When markets are hostile, every business should try to minimise its fixed cost obligations. Cost can be segregated into variable and fixed, any kind of cost which changes with sales is referred to as variable cost and all other cost if fixed cost. Interest cost is not depended on sales of the company and hence is considered to be fixed cost. During bad economic cycles when sales of the company suffer, having a high fixed cost (high leverage) starts eroding the equity capital. All this is simple finance and now let’s look at debt-equity ratio and share price returns to see which set of company does better.
| Table-1. Median Share Price Returns | ||||||
| Promoter stake | Number of companies | D-E Ratio Above | Last 1 Yr, (2015-2016) | Last 2 Yr (2014-2016) | Last 3 Yr (2013-2016) | Last 4 Yr (2012-2016) |
| Decile -1 | 78 | 0.00 | -2% | 27% | 26% | 17% |
| Decile -2 | 78 | 0.00 | 0% | 21% | 26% | 20% |
| Decile -3 | 78 | 0.03 | -2% | 34% | 37% | 27% |
| Decile -4 | 78 | 0.17 | -6% | 33% | 32% | 20% |
| Decile -5 | 78 | 0.33 | 3% | 36% | 34% | 23% |
| Decile -6 | 78 | 0.53 | 0% | 50% | 35% | 25% |
| Decile -7 | 78 | 0.85 | 19% | 54% | 45% | 27% |
| Decile -8 | 78 | 1.14 | 2% | 31% | 20% | 17% |
| Decile -9 | 78 | 1.63 | -8% | 22% | 21% | 9% |
| Decile -10 | 78 | 2.77 | -13% | 12% | 1% | -5% |
| BSE Sensex return |
|
| -10% | 8% | 11% | 10% |
| Base- 22 March 2016 | ||||||
| Median return is calculated as on March 22 of every year between 2012-2016. | ||||||
The return of S&P BSE SENSEX is negative 10% for the year 2015-16 and for a two-year period it is 8% (2014-16), these returns are not very encouraging.
Let’s compare the median returns of the ten deciles with the S&P BSE Sensex returns.
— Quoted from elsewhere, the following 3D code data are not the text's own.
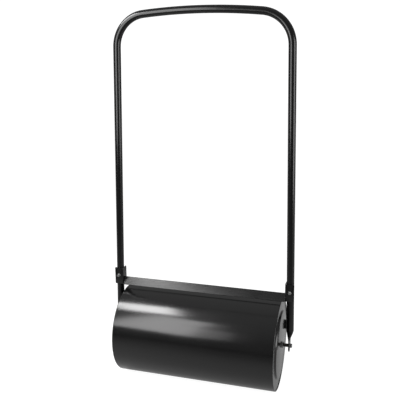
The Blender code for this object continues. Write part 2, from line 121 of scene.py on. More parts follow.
ROUND = 48
FINE = 192
GAP = 0.0003
SMOOTH = math.radians(32)
ALONG_X = Matrix.Rotation(math.pi / 2, 4, "Y")

# ---------------------------------------------------------------- stage, lights and camera

FLOOR_RADIUS = 14.0
FLOOR_ALBEDO = (0.22, 0.22, 0.22, 1.0)
FLOOR_GLOW = 0.95
SURROUND_WHITE = 1.1

# Brightness in reflections: (from, to, at the first, at the second). The floor's is painted light, a
# glow that runs along Y, and the room's goes by how far a direction leans to ROOM_BRIGHTENS.
FLOOR_FALL = (-0.75, -0.30, 0.02, 0.34)
ROOM_FALL = (0.30, 0.95, 0.22, 0.50)
ROOM_BRIGHTENS = (0.0, 0.10, 0.95)

# Each soft box: name, place, the point it faces, width, height, radiance.
SOFT_BOXES = [
    ("front_left_strip", (-0.77, -1.40, 1.53), (0.0, 0.0, 1.53), 0.76, 1.75, 6.6),
    ("front_fill", (-0.28, -1.45, 1.01), (-0.28, 0.0, 1.01), 0.40, 0.70, 1.9),
    ("upper_left_box", (-0.885, -0.47, 1.70), (-0.885, -0.469, 0.0), 0.62, 0.55, 20.0),
    ("right_box", (2.60, -0.80, 1.0), (0.0, 0.0, 1.0), 1.5, 1.6, 5.0),
]

CAMERA_PLACE = (0.542, -1.855, 1.128)
CAMERA_YAW = math.radians(16.46)
CAMERA_PITCH = math.radians(13.54)
CAMERA_ROLL = math.radians(-0.28)
CAMERA_LENS = 52.03
CAMERA_SENSOR = 36.0
CAMERA_REACH = 60.0

# ---------------------------------------------------------------- node helpers


def ranged(tree, value, fall):
    """A value taken from one range to another. The fall is (from min, from max, to min, to max)."""
    made = tree.nodes.new("ShaderNodeMapRange")
    for key, number in zip(("From Min", "From Max", "To Min", "To Max"), fall):
        made.inputs[key].default_value = number
    tree.links.new(value, made.inputs["Value"])
    return made.outputs["Result"]


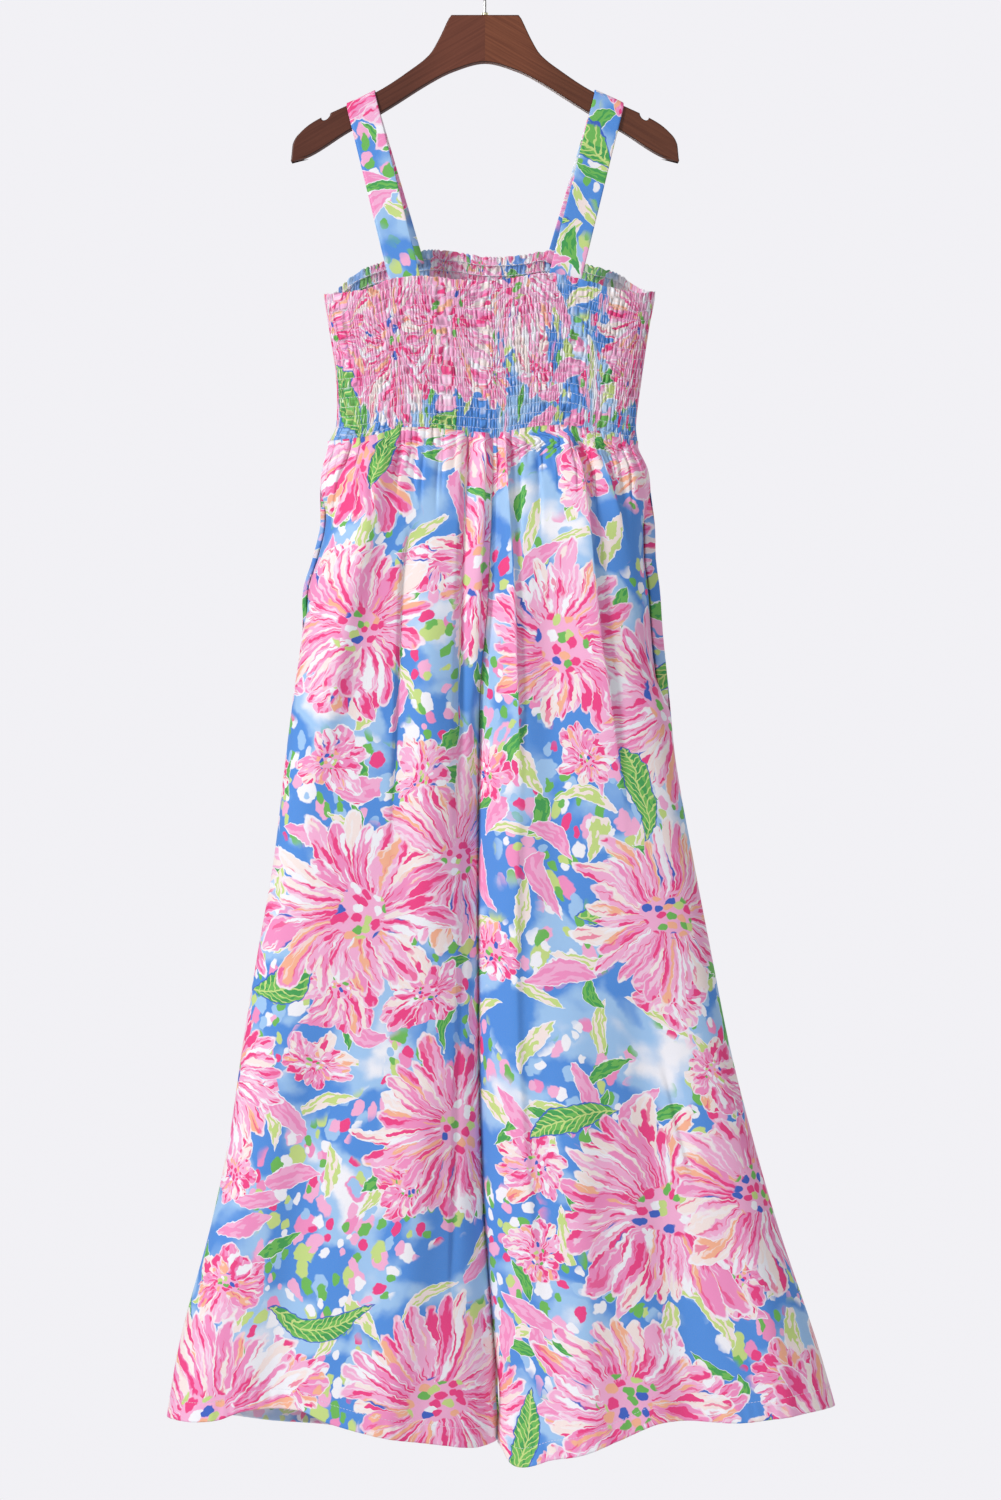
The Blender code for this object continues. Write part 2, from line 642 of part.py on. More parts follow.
def main():
    for item in list(bpy.data.objects):
        bpy.data.objects.remove(item, do_unlink=True)
    parts = collection("jumpsuit_on_hanger")
    cutters = collection("cutters")
    cloth, wood, steel, brass = (material(name) for name in COLOURS)
    bodice("bodice_front", FRONT, cloth, parts)
    bodice("bodice_back", BACK, cloth, parts)
    socket = hook_socket(cutters)
    for leg, hand in ((LEFT, "left"), (RIGHT, "right")):
        leg_panel(f"leg_{hand}_front", leg, FRONT, cloth, parts)
        leg_panel(f"leg_{hand}_back", leg, BACK, cloth, parts)
        pocket_bag(f"pocket_{hand}", leg, cloth, parts)
        strap(f"strap_{hand}", leg, cloth, parts)
        wood_half(f"hanger_arm_{hand}", leg, wood, socket, parts)
    hook("hanger_hook", steel, parts)
    collar("hook_collar", brass, parts)


main()
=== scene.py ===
"""The looks of a wide-leg jumpsuit with a shirred bodice, hung by its straps on a wooden hanger.

Metres, +Z up. The front of the garment faces -Y, and left and right are the wearer's, so left is +X.
The origin is the point inside the top of the hook where a rail carries it, and a drop is a distance below
that point. Tables are in millimetres, and MM turns them into metres. The first block of sizes and tables
is the construction's, repeated here so that the fine shells lie on the same form. Two of its tables differ
from it: the back's top edge is up to 4 mm lower, and the left pocket's mouth is 50 mm longer.
"""
import math

import bmesh
import bpy
import numpy as np
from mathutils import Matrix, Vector


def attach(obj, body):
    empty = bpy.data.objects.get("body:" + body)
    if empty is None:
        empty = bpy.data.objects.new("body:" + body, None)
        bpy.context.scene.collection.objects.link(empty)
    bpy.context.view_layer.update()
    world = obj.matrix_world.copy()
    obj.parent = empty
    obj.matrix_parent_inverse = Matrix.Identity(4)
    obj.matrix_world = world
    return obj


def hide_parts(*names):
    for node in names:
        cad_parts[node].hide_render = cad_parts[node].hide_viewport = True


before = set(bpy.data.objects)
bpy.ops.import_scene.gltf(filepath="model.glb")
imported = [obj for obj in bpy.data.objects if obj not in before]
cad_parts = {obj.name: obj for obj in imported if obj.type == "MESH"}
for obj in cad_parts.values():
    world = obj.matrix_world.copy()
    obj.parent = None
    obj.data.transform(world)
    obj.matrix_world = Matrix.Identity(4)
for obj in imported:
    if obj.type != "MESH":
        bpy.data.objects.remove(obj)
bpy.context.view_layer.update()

MM = 0.001
GAP = 0.0003                    # clearance between two pieces that touch
FRONT, BACK = -1, 1             # sign of y
RIGHT, LEFT = -1, 1             # sign of x
TURN = 2 * math.pi
HANDS = {RIGHT: "right", LEFT: "left"}
SIDES = {FRONT: "front", BACK: "back"}

# ---- The construction's sizes ----

HEADER = 0.009                  # frill above the first row of elastic
RIB_HEIGHT = 0.0019
ELASTIC_ROWS = {FRONT: 16, BACK: 18}
TOP_DROP = 0.335                # where the top edge's and the waist seam's x are read
WAIST_DROP = 0.487
BODICE_MIDDLE = 6               # x at which the elastic rows are spaced out, mm
BODICE_HALF_WIDTH = 0.160       # the section along which the puckers are spaced out
BODICE_HALF_DEPTH = 0.022
BODICE_WALL = 0.0015

CROTCH_DROP = 0.801
HEM_DROP = 1.461                # where the hem's x is read
LEG_WALL = 0.0018
SEAM_MARGIN = 1 / 7             # share of a panel's width over which its folds fade out at a seam
MOUTH_END = 1 / 5               # share of a pocket's mouth over which it draws in and returns

STRAP_THICKNESS = 0.0020
STRAP_TUCK = 0.014              # how far a strap's end reaches below the bodice's top edge
STRAP_LEVEL = 0.341             # drop of the bodice section that the straps are sewn into
STRAP_CLEARANCE = 0.0006        # from the bodice's inner side, beyond GAP
STRAP_SEWN = 0.10               # share of a strand that lies along the bodice
SLOPE_ALLOWANCE = 0.0005        # extra height over the hanger arm, whose top slopes across the strap

WOOD_DROP = 0.062
WOOD_THICKNESS = 0.013
WOOD_ROUNDING = 0.002           # of the strap's bend over the wood's edge
NOTCH_OUT = 0.159
NOTCH_RADIUS = 0.0045
HOOK_WIRE = 0.003
HOOK_RADIUS = 0.020             # to the middle of the wire
HOOK_SEAT = 0.018               # depth of the wire in the wood
HOOK_BEND_DROP = 0.048          # where the straight stem turns aside
HOOK_START, HOOK_END = 205, -25  # degrees round the hook's arc
HOOK_EASE = 0.021               # how gently the stem runs into the arc
COLLAR_DIAMETER = 0.0065
COLLAR_HEIGHT = 0.0028

WIDTH = {RIGHT: 1, LEFT: 2}     # columns of the two tables of sections
DEPTH = 3
# drop, half width on the wearer's right, half width on the left, half depth
BODICE_SECTIONS = (
    (290, 163, 171, 22),
    (341, 161, 170, 22),
    (375, 156, 164, 20),
    (423, 149, 157, 19),
    (472, 149, 151, 21),
    (493, 157, 153, 24),
)
LEG_SECTIONS = (
    (475, 156, 152, 24),
    (493, 157, 153, 24),
    (516, 163, 163, 29),
    (540, 165, 166, 32),
    (572, 165, 170, 34),
    (606, 173, 171, 35),
    (636, 182, 175, 35),
    (680, 183, 178, 34),
    (738, 191, 184, 33),
    (809, 200, 191, 32),
    (904, 211, 208, 32),
    (1003, 228, 227, 33),
    (1089, 242, 244, 35),
    (1185, 256, 268, 38),
    (1275, 275, 294, 41),
    (1382, 304, 330, 45),
    (1461, 318, 353, 48),
    (1510, 324, 366, 49),
)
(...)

If we look at the last one year return, Decile-7 is the best performer with median returns of 19% whereas the benchmark index has generated negative 10%. Decile -7 also has outperformed benchmark returns in all the years. Shares in decile -7 have a debt equity ratio in the range of 0.85-1.13. Decile-7 has, 26 companies are from Industrial sector and 23 companies from the consumer goods sector. Companies in decile 1 and decile-2 which had the least amount of debt did not do as well as decile-7 but did better that the benchmark.
Companies in decile-10 performed the worst across all the other deciles, and they are companies which are having huge amount of debt on their books their debt equity ratio is above 2.77 times or negative.
Retail investors should be cautious in selecting stocks with huge debt equity ratio as the historical evidence suggests that they are laggards. In uncertain times retail investor should prefer companies with lower debt- equity ratio.